No, unless you are a very large company that is registered on the Register of Approved Training Providers as an employer-provider.
'Apprentices' taken on and trained exclusively by you are not apprentices, but are regular employees.




If it doesn’t work out, can I let go of my apprentice?


Your apprentice will be an employee. To that extent, normal employment rules and regulations apply.




What’s the minimum and maximum age?


An apprentice is defined as an individual over the age of 16 who combines working with studying for a work-based qualification. Apprentices can be new or current employees and the apprenticeship will last between 1 and 4 years.
Under the new apprenticeship rules since April 2017, there is no maximum age for an apprentice.

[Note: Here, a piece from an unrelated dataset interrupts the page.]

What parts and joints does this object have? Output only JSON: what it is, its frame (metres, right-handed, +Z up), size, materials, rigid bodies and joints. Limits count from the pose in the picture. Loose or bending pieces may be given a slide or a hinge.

What is the situation in Scotland and Wales?


Scotland

has a different apprenticeship system and does not yet offer Heritage Engineering Apprenticeships. See: https://www.apprenticeships.scot/ for details of other options.

Wales
As in Scotland, the Welsh Apprenticeship Frameworks do not cover Heritage Engineering Apprenticeships yet. See: https://gov.wales/apprenticeships for other options.




What qualifications do my apprentices need?

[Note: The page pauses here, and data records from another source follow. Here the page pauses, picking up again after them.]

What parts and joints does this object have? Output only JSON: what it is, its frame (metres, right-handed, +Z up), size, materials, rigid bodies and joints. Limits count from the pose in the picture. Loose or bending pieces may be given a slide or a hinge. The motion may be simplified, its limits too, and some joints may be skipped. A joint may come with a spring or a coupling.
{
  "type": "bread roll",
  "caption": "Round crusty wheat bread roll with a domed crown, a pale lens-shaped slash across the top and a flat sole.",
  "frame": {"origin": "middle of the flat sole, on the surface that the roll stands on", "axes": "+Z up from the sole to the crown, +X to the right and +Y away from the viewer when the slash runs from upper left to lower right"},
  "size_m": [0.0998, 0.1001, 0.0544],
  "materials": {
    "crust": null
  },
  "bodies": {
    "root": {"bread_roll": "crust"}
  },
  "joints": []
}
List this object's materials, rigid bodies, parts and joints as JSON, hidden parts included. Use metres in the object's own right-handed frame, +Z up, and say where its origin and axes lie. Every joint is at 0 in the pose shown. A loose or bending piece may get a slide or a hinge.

Most candidates will typically have GCSE’s (or equivalents) at grades 4 to 9 including English and Maths and possibly a relevant science or engineering based qualification.
Applicants without the appropriate level in English and Mathematics will be considered providing they can demonstrate a genuine interest in engineering heritage and the capability to achieve the appropriate level within the timescale of the apprenticeship. Individual employers will identify additional relevant entry requirements.




What qualifications will my apprentice gain?


There are four levels of apprenticeship qualification:

Level 2 Intermediate - equivalent to GCSE

Level 3 Advanced - equivalent to A level

Level 4-5 Higher - equivalent to Foundation Degree

Level 6-7 Graduate - equivalent to a Degree.
The Heritage Engineering Apprenticeship scheme is a Level 3 Advanced Apprenticeship.